◆ **What is required**: Look below for the line containing "const leaves = [];"; from there through the line containing "low, high = Vector((1e9,)", both lines included, please set down each line exactly and nothing else.

[3D code data]
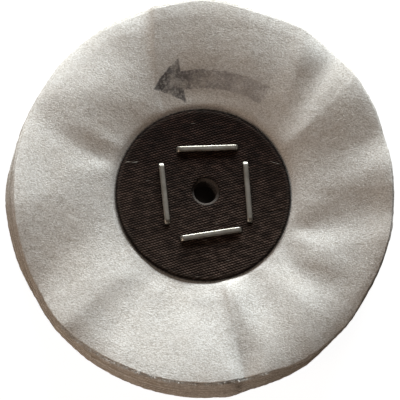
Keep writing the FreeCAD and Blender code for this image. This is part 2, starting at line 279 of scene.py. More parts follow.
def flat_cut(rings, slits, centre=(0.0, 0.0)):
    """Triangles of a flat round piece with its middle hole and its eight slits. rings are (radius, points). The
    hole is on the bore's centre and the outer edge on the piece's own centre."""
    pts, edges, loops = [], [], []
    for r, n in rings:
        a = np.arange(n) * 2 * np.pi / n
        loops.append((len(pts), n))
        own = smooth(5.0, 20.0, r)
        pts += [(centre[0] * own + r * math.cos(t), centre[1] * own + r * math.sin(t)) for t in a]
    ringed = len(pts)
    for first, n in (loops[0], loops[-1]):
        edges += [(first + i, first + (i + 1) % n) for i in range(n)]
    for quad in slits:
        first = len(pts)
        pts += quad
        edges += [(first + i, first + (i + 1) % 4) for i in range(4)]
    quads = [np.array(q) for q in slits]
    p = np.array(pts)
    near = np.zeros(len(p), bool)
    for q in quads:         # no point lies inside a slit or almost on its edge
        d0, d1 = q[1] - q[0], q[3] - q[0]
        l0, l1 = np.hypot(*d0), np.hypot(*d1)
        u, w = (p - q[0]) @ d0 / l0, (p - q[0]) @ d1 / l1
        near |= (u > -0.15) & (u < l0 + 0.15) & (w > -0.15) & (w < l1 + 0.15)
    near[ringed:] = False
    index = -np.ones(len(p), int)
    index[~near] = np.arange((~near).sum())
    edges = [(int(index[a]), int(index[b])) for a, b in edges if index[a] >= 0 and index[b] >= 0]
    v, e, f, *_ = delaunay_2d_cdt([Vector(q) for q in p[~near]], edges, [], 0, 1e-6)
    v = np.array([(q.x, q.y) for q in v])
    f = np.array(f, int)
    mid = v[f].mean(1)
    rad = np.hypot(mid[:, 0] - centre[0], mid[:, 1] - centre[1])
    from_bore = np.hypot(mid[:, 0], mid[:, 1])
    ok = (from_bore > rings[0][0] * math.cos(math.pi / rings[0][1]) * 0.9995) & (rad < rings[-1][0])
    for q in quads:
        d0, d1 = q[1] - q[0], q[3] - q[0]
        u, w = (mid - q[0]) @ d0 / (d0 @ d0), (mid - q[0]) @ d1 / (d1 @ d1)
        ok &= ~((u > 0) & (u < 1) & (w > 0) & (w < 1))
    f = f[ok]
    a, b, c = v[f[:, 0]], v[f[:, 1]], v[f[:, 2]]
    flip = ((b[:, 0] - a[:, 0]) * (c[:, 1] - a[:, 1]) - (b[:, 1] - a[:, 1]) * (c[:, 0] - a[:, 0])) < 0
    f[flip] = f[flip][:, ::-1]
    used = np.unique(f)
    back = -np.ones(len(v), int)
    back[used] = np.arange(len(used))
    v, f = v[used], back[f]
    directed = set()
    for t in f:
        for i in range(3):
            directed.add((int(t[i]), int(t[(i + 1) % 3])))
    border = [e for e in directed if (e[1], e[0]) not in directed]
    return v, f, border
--
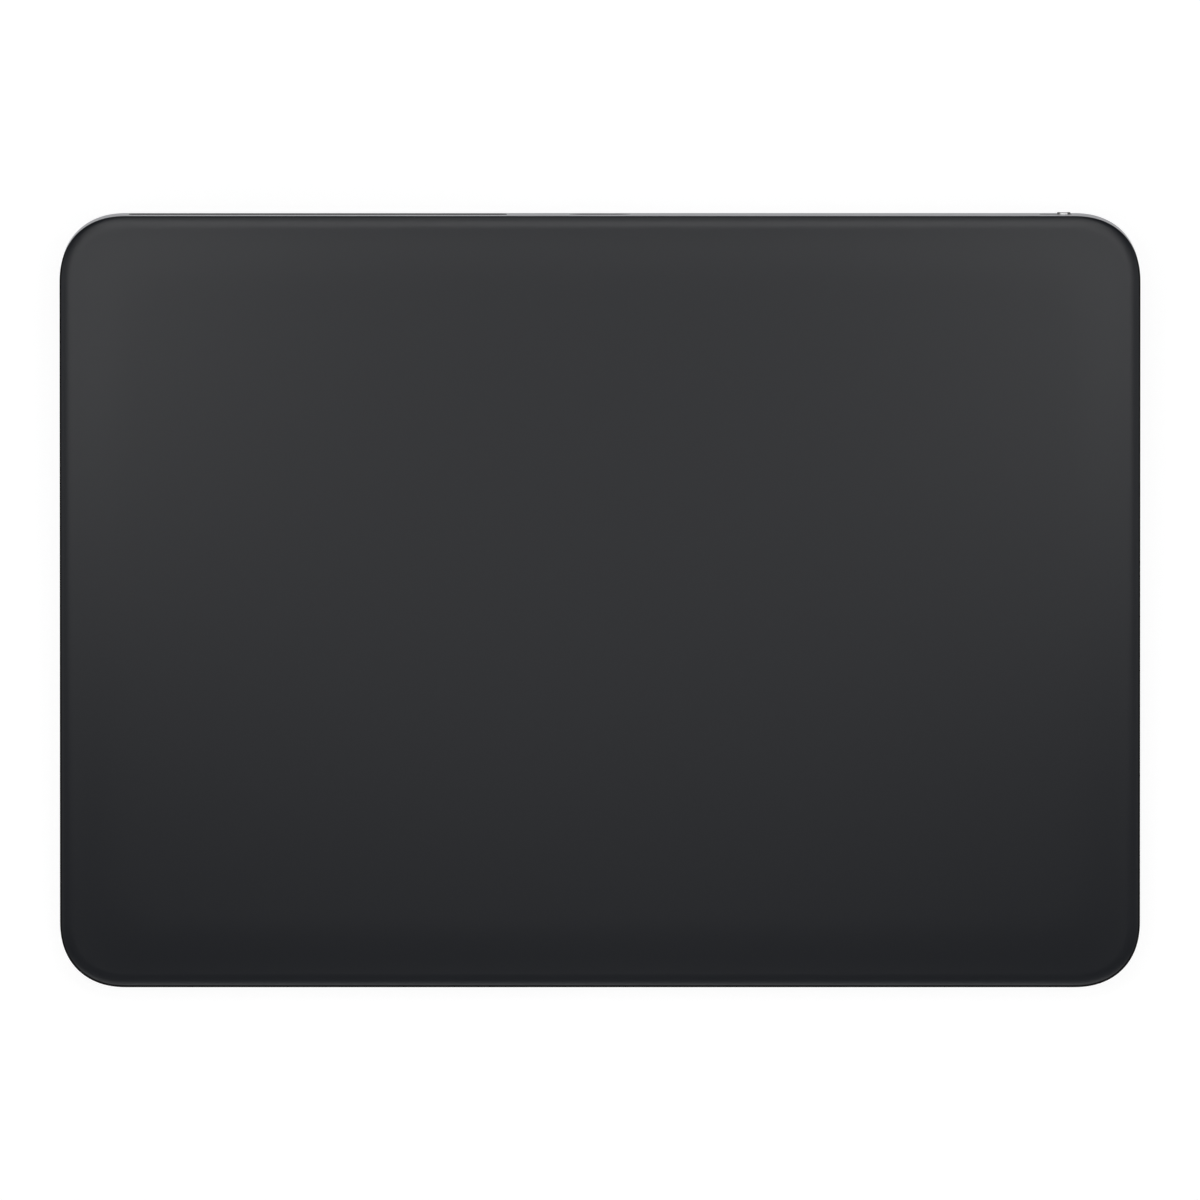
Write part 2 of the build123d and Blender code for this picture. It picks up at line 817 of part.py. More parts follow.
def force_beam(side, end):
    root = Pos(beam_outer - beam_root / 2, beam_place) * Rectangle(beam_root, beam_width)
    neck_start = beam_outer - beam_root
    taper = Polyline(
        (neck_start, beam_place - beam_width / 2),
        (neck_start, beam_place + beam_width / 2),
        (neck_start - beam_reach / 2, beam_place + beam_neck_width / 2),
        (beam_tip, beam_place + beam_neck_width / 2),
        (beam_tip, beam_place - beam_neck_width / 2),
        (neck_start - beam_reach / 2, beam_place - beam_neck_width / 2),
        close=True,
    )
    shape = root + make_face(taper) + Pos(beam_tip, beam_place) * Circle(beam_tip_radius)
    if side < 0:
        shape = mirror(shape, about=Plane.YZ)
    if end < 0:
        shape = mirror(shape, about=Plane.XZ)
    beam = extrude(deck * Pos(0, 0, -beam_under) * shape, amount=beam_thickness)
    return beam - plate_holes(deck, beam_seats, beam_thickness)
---
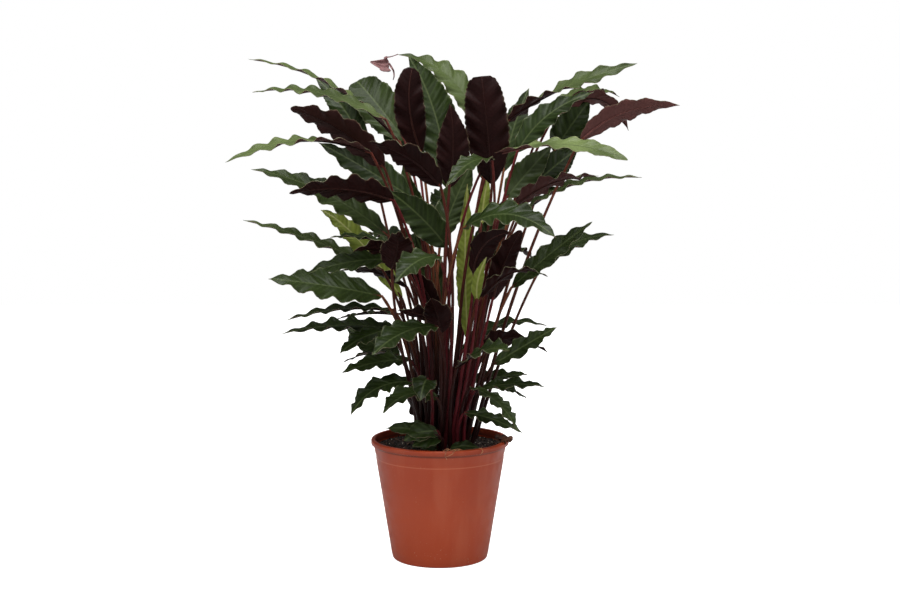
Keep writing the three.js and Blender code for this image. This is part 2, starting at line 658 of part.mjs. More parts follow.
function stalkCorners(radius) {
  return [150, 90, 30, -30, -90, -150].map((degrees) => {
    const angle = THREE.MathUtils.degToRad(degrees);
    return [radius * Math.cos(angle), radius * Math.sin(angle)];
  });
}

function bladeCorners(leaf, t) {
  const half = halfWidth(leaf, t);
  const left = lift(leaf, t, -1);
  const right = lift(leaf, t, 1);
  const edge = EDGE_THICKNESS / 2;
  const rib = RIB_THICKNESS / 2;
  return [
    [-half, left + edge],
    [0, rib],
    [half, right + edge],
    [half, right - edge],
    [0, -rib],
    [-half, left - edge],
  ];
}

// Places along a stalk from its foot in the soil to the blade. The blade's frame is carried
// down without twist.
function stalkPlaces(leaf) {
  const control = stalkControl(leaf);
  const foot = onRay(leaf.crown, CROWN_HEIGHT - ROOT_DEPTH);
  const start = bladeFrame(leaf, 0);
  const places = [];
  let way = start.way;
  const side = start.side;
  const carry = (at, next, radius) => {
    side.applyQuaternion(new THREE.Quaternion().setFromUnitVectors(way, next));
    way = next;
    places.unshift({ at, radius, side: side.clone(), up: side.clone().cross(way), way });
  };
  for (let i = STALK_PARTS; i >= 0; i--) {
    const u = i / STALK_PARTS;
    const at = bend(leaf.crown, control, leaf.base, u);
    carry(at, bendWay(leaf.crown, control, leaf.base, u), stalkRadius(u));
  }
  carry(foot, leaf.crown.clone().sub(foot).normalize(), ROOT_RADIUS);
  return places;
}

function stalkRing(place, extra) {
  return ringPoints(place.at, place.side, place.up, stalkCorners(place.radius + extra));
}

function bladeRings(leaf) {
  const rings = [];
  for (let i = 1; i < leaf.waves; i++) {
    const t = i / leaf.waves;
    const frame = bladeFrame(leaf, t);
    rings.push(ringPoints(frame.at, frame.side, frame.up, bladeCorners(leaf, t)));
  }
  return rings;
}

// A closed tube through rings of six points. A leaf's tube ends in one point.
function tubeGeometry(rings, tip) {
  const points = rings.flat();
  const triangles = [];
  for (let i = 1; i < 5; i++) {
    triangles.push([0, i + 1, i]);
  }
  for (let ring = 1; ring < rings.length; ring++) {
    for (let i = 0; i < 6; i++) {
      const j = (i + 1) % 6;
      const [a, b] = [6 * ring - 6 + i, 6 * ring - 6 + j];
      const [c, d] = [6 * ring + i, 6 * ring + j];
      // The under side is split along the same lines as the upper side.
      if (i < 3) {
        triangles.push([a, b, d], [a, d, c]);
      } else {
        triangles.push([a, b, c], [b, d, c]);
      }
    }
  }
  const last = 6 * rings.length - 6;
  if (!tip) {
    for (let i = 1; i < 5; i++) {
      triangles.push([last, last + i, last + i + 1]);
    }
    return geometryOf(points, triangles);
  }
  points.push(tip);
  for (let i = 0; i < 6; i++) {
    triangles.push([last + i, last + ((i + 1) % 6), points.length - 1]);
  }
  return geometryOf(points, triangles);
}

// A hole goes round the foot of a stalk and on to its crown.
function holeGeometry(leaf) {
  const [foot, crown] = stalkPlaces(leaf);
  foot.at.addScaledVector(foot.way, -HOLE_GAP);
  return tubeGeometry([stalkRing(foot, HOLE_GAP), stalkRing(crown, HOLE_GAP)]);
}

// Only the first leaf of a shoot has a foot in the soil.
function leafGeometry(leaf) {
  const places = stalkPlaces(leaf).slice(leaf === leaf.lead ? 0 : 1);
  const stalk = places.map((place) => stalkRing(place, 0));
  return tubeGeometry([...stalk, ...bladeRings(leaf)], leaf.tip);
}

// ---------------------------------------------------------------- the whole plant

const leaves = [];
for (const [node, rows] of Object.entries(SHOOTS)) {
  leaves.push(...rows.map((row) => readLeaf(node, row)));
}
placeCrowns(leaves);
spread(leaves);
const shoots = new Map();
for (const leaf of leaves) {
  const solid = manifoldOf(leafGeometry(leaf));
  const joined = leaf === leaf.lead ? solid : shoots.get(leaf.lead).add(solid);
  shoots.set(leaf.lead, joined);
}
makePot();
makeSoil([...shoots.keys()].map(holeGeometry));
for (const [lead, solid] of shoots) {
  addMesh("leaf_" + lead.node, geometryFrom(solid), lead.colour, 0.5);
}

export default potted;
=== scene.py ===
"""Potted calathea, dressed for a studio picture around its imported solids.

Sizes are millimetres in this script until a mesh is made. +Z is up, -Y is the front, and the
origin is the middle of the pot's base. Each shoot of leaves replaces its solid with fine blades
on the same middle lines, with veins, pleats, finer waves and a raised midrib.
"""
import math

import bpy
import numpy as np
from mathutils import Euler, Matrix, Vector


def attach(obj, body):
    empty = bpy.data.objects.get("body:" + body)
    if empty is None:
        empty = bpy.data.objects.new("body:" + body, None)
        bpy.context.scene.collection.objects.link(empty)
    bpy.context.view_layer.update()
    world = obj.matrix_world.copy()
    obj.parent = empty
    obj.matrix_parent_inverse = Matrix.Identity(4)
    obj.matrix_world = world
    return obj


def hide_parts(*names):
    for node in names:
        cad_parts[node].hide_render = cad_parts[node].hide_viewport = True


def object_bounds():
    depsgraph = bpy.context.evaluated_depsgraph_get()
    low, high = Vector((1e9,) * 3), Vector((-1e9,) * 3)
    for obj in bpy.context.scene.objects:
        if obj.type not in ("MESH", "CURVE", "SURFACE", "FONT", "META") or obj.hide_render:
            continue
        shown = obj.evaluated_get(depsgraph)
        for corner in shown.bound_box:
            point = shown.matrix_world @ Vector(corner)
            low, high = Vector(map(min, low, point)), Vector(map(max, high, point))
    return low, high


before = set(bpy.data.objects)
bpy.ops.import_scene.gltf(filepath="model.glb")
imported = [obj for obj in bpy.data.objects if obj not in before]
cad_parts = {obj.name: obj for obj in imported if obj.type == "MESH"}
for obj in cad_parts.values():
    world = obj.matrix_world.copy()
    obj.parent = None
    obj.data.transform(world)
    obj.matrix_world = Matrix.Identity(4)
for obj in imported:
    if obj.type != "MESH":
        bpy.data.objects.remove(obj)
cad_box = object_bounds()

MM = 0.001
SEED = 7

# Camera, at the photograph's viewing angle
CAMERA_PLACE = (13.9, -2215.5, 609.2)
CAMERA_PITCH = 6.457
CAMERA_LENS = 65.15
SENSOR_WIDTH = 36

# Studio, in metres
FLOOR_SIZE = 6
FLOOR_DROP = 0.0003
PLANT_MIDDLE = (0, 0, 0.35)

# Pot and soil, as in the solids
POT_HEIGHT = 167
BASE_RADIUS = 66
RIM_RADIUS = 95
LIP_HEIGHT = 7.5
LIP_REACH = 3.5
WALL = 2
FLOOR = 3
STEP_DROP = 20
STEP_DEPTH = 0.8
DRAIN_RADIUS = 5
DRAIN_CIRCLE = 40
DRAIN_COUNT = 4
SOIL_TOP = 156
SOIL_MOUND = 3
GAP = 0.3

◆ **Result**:
const leaves = [];
for (const [node, rows] of Object.entries(SHOOTS)) {
  leaves.push(...rows.map((row) => readLeaf(node, row)));
}
placeCrowns(leaves);
spread(leaves);
const shoots = new Map();
for (const leaf of leaves) {
  const solid = manifoldOf(leafGeometry(leaf));
  const joined = leaf === leaf.lead ? solid : shoots.get(leaf.lead).add(solid);
  shoots.set(leaf.lead, joined);
}
makePot();
makeSoil([...shoots.keys()].map(holeGeometry));
for (const [lead, solid] of shoots) {
  addMesh("leaf_" + lead.node, geometryFrom(solid), lead.colour, 0.5);
}

export default potted;
=== scene.py ===
"""Potted calathea, dressed for a studio picture around its imported solids.

Sizes are millimetres in this script until a mesh is made. +Z is up, -Y is the front, and the
origin is the middle of the pot's base. Each shoot of leaves replaces its solid with fine blades
on the same middle lines, with veins, pleats, finer waves and a raised midrib.
"""
import math

import bpy
import numpy as np
from mathutils import Euler, Matrix, Vector


def attach(obj, body):
    empty = bpy.data.objects.get("body:" + body)
    if empty is None:
        empty = bpy.data.objects.new("body:" + body, None)
        bpy.context.scene.collection.objects.link(empty)
    bpy.context.view_layer.update()
    world = obj.matrix_world.copy()
    obj.parent = empty
    obj.matrix_parent_inverse = Matrix.Identity(4)
    obj.matrix_world = world
    return obj


def hide_parts(*names):
    for node in names:
        cad_parts[node].hide_render = cad_parts[node].hide_viewport = True


def object_bounds():
    depsgraph = bpy.context.evaluated_depsgraph_get()
    low, high = Vector((1e9,) * 3), Vector((-1e9,) * 3)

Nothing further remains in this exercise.